-- Start of Material --

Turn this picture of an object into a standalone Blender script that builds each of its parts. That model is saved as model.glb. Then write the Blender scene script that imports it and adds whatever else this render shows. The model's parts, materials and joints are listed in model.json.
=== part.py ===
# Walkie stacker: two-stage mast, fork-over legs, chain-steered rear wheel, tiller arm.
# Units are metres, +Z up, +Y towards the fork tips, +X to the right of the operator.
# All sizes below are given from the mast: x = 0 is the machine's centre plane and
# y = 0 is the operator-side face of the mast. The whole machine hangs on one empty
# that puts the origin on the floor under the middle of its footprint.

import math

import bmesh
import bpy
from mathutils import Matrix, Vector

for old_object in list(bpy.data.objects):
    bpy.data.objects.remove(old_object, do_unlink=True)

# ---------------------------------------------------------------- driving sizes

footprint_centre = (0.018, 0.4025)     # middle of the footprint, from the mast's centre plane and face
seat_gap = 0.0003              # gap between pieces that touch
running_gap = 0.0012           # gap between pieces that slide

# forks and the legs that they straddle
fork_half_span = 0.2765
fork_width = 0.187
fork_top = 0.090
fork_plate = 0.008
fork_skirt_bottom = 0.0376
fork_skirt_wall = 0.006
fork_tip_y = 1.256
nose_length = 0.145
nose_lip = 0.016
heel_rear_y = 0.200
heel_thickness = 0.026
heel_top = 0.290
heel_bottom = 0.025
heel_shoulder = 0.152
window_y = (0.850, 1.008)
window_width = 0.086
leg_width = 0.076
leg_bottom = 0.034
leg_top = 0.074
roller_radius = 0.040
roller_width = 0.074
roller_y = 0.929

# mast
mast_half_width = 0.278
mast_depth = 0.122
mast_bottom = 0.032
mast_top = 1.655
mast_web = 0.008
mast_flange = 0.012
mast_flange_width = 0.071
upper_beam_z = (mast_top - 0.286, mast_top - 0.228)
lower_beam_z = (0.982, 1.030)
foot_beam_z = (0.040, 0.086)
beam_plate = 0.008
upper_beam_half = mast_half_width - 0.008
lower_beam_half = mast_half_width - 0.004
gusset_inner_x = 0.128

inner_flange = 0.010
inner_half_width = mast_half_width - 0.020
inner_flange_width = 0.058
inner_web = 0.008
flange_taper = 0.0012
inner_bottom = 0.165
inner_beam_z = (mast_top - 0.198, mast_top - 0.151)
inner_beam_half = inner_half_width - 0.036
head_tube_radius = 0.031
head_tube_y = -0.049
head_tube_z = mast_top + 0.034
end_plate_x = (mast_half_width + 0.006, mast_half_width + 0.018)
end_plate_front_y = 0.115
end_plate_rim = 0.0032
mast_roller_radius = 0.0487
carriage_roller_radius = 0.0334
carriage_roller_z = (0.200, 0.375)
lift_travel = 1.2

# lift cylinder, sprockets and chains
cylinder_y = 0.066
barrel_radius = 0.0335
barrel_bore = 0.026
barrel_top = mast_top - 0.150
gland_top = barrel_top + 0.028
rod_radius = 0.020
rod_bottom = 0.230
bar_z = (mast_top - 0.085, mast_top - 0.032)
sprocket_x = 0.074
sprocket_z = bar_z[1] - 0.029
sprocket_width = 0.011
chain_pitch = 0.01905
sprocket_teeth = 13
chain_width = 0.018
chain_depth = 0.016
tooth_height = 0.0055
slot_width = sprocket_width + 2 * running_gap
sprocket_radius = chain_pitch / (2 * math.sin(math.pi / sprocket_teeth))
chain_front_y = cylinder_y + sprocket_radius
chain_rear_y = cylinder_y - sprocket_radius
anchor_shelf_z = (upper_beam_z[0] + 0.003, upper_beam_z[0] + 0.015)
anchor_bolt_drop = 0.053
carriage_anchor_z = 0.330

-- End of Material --

Every line above needs to be retyped exactly.

Turn this picture of an object into a standalone Blender script that builds each of its parts. That model is saved as model.glb. Then write the Blender scene script that imports it and adds whatever else this render shows. The model's parts, materials and joints are listed in model.json.
=== part.py ===
# Walkie stacker: two-stage mast, fork-over legs, chain-steered rear wheel, tiller arm.
# Units are metres, +Z up, +Y towards the fork tips, +X to the right of the operator.
# All sizes below are given from the mast: x = 0 is the machine's centre plane and
# y = 0 is the operator-side face of the mast. The whole machine hangs on one empty
# that puts the origin on the floor under the middle of its footprint.

import math

import bmesh
import bpy
from mathutils import Matrix, Vector

for old_object in list(bpy.data.objects):
    bpy.data.objects.remove(old_object, do_unlink=True)

# ---------------------------------------------------------------- driving sizes

footprint_centre = (0.018, 0.4025)     # middle of the footprint, from the mast's centre plane and face
seat_gap = 0.0003              # gap between pieces that touch
running_gap = 0.0012           # gap between pieces that slide

# forks and the legs that they straddle
fork_half_span = 0.2765
fork_width = 0.187
fork_top = 0.090
fork_plate = 0.008
fork_skirt_bottom = 0.0376
fork_skirt_wall = 0.006
fork_tip_y = 1.256
nose_length = 0.145
nose_lip = 0.016
heel_rear_y = 0.200
heel_thickness = 0.026
heel_top = 0.290
heel_bottom = 0.025
heel_shoulder = 0.152
window_y = (0.850, 1.008)
window_width = 0.086
leg_width = 0.076
leg_bottom = 0.034
leg_top = 0.074
roller_radius = 0.040
roller_width = 0.074
roller_y = 0.929

# mast
mast_half_width = 0.278
mast_depth = 0.122
mast_bottom = 0.032
mast_top = 1.655
mast_web = 0.008
mast_flange = 0.012
mast_flange_width = 0.071
upper_beam_z = (mast_top - 0.286, mast_top - 0.228)
lower_beam_z = (0.982, 1.030)
foot_beam_z = (0.040, 0.086)
beam_plate = 0.008
upper_beam_half = mast_half_width - 0.008
lower_beam_half = mast_half_width - 0.004
gusset_inner_x = 0.128

inner_flange = 0.010
inner_half_width = mast_half_width - 0.020
inner_flange_width = 0.058
inner_web = 0.008
flange_taper = 0.0012
inner_bottom = 0.165
inner_beam_z = (mast_top - 0.198, mast_top - 0.151)
inner_beam_half = inner_half_width - 0.036
head_tube_radius = 0.031
head_tube_y = -0.049
head_tube_z = mast_top + 0.034
end_plate_x = (mast_half_width + 0.006, mast_half_width + 0.018)
end_plate_front_y = 0.115
end_plate_rim = 0.0032
mast_roller_radius = 0.0487
carriage_roller_radius = 0.0334
carriage_roller_z = (0.200, 0.375)
lift_travel = 1.2

# lift cylinder, sprockets and chains
cylinder_y = 0.066
barrel_radius = 0.0335
barrel_bore = 0.026
barrel_top = mast_top - 0.150
gland_top = barrel_top + 0.028
rod_radius = 0.020
rod_bottom = 0.230
bar_z = (mast_top - 0.085, mast_top - 0.032)
sprocket_x = 0.074
sprocket_z = bar_z[1] - 0.029
sprocket_width = 0.011
chain_pitch = 0.01905
sprocket_teeth = 13
chain_width = 0.018
chain_depth = 0.016
tooth_height = 0.0055
slot_width = sprocket_width + 2 * running_gap
sprocket_radius = chain_pitch / (2 * math.sin(math.pi / sprocket_teeth))
chain_front_y = cylinder_y + sprocket_radius
chain_rear_y = cylinder_y - sprocket_radius
anchor_shelf_z = (upper_beam_z[0] + 0.003, upper_beam_z[0] + 0.015)
anchor_bolt_drop = 0.053
carriage_anchor_z = 0.330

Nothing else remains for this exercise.